Der SVP kommt im EU-Poker ohnehin eine besondere Rolle zu. Schon in wenigen Tagen dürfte sie ihre Nachhaltigkeits-Initiative einreichen – die 100'000 Unterschriften sind schon längst beisammen, wie Nationalrat Thomas Matter (57) im Februar im Blick verriet. Diese verlangt nichts weniger als die Kündigung der Personenfreizügigkeit, wenn die Schweizer Bevölkerung weiterhin so wächst.
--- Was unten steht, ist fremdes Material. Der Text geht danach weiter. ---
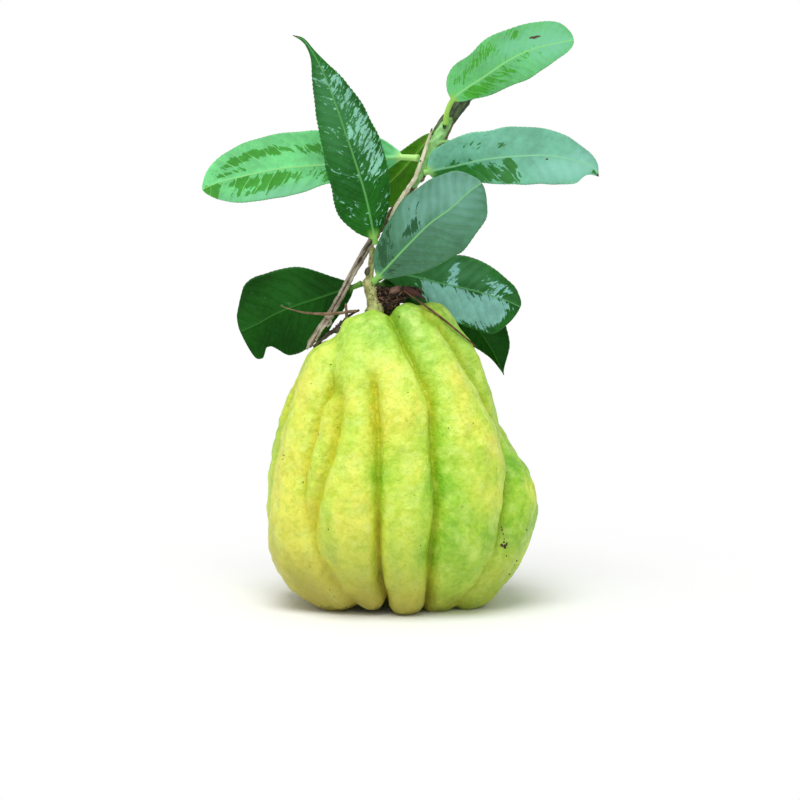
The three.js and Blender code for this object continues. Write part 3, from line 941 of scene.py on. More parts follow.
GROWN_FINGERS = {
    "core": Finger(0.0, 0.0, 0.0, (
        (-6, 0, 104, 9, 0.5), (-4, 0, 92, 20, 0.5), (-3, 0, 75, 30, 0.5), (-1, 0, 50, 40, 0.5),
        (-1, 0, 34, 33, 0.5), (0, 0, 24, 22, 0.5))),
    "middle_tip": Finger(2.0, 0.0, 100.0, (
        (4, 0, 30, 16, 0.5), (2, -6, 18, 12, 0.5), (3, -7, 8.6, 9.2, 0.5))),
    "right_back": Finger(2.0, 1.4, 100.0, (
        (14, 12, 106, 9, 0.3), (19, 12, 92, 13.2, 0.4), (23, 13, 74, 14, 0.3),
        (34.5, 10, 46, 18, 0.4), (31.5, 12, 28, 17.5, 0.4), (20, 8, 11, 11.8, 0.4))),
    "back_right": Finger(1.5, 2.0, 100.0, (
        (4, 9, 109, 9, 0.4), (10, 20, 92, 14, 0.5), (15, 28, 70, 17, 0.5),
        (18, 31, 48, 18.5, 0.5), (16, 28, 27, 17, 0.5), (11, 18, 10.5, 11.3, 0.5))),
    "back": Finger(1.5, 2.0, 100.0, (
        (-8, 8, 109, 9, 0.4), (-6, 21, 92, 13, 0.6), (-5, 31, 70, 15, 0.6),
        (-5, 35, 48, 16.5, 0.7), (-5, 31, 27, 15.5, 0.6), (-3, 20, 9.8, 10.5, 0.6))),
    "back_left": Finger(1.5, 2.0, 100.0, (
        (-18, 10, 101, 10, 0.5), (-21, 18, 86, 14, 0.7), (-25, 25, 66, 17, 0.8),
        (-26, 27, 46, 18.5, 0.8), (-24, 24, 27, 17, 0.8), (-16, 14, 11, 11.5, 0.7))),
    "left_back": Finger(1.5, 1.8, 100.0, (
        (-29, 3, 94, 12.4, 0.55), (-33.6, 3, 76, 15.2, 0.45), (-37, 3, 56, 17.4, 0.5),
        (-37.4, 3, 39, 18.4, 0.7), (-35, 3, 22, 18.2, 0.85), (-26, 0, 11, 11.6, 0.8))),
    "left": Finger(3.5, 1.0, 100.0, (
        (-26, -5, 95, 13.8, 0.75), (-29.8, -9, 80, 15.8, 0.9), (-31.8, -13, 60, 19, 0.9),
        (-33.4, -14, 38, 20.8, 0.97), (-33, -15, 24, 20.5, 0.97),
        (-25.6, -22.6, 12.4, 13.3, 0.97))),
    "short": Finger(2.5, 1.5, 98.0, (
        (-19, -18, 92, 9, 0.65), (-25, -26, 77, 8.5, 0.85), (-29, -30, 65, 8.2, 0.8),
        (-31, -32.5, 50, 8.2, 0.75), (-28.6, -32, 38, 8.2, 0.75)), 1.0, 0.5, 62.0),
    "front_left": Finger(2.5, 2.0, 100.0, (
        (-14.5, -5, 107.4, 12.5, 0.2), (-14.8, -15, 97, 13, 0.5), (-15.4, -24.5, 82, 12.8, 0.62),
        (-16.6, -31, 65, 13.2, 0.62), (-19.6, -34.5, 45, 15.8, 0.7), (-18.6, -32, 29, 15.4, 0.72),
        (-15.6, -31, 17.4, 10.8, 0.85), (-12.2, -29, 10.2, 9, 1.0)), 0.6, 0.45, 44.0),
    "front": Finger(1.4, 2.6, 102.0, (
        (-9.4, -6, 108.4, 12, 0.2), (-5.8, -16, 97, 13.1, 0.62), (-0.8, -26.5, 82, 14.1, 0.68),
        (0.9, -32.5, 62, 14.8, 0.62), (1.4, -36.3, 44, 15.2, 0.6), (0.9, -34.6, 27, 13.9, 0.62),
        (1.7, -29.8, 9.2, 9.9, 0.85)), 0.9),
    "front_right": Finger(1.0, 2.6, 126.0, (
        (3.6, -5, 113.2, 10.8, 0.0), (9.6, -12, 100, 13.1, 0.4), (15.8, -17.5, 84, 15.2, 0.62),
        (20.8, -22.2, 64, 20, 0.54), (21.6, -27.6, 45, 19, 0.42), (19.4, -27.3, 28, 17.8, 0.36),
        (14, -22, 10.3, 11.2, 0.6)), 0.6),
    "right": Finger(1.4, 2.0, 132.0, (
        (10.3, -1.5, 112.8, 11.3, 0.2), (19, -2.5, 98.8, 12.4, 0.3), (22.8, -3, 88, 12.8, 0.4),
        (25, -3, 77, 13.4, 0.3), (28.6, -5, 62, 14.9, 0.25), (36.4, -9, 43.8, 18.4, 0.32),
        (32, -13.5, 29, 19.4, 0.36), (27.2, -14.5, 12.8, 14.2, 0.5)), 0.45, 0.6, 42.0),
}


@dataclass(frozen=True)
class Area:
    """A round area of the skin, for a tint or a dent: its middle, its reach and its shift.

    A tint shifts the ripeness, - greener and + yellower, and a dent shifts the skin inwards.
    """

    place: Point
    reach: float
    shift: float

    def strength(self, points: Array) -> Array:
        """Its shift times exp(-(distance / reach)^2) at each point."""
        return self.shift * np.exp(-np.sum((points - self.place) ** 2, 1) / self.reach ** 2)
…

Und sie wird nicht eingereicht, wenn sie parat ist, sondern wenn es am meisten Eindruck macht – jetzt.

Auch wenn man im Aussendepartement versichert, sich davon nicht beeindrucken zu lassen: Zu verhandeln, während parallel einer der Pfeiler der bilateralen Abkommen auf Messers Schneide steht, ist einigermassen bizarr. Denn die Initiative wird die Dynamik im EU-Dossier verändern. Die Frage ist nur, in welche Richtung. Die Personenfreizügigkeit ist heute viel umstrittener als vor zehn Jahren, wo es ein Ja zur Masseneinwanderungs-Initiative gab. Die neue Initiative könnte ein Damokles-Schwert sein. Oder doch noch ein Befreiungsschlag? Schliesst die Initiative die Reihen von SP bis FDP, so wie es immer ist, wenn die SVP eine Initiative bringt, die die Schweiz vom Rest der Welt abschotten will? Vielleicht ist das die einzige Chance, die die Bilateralen III haben.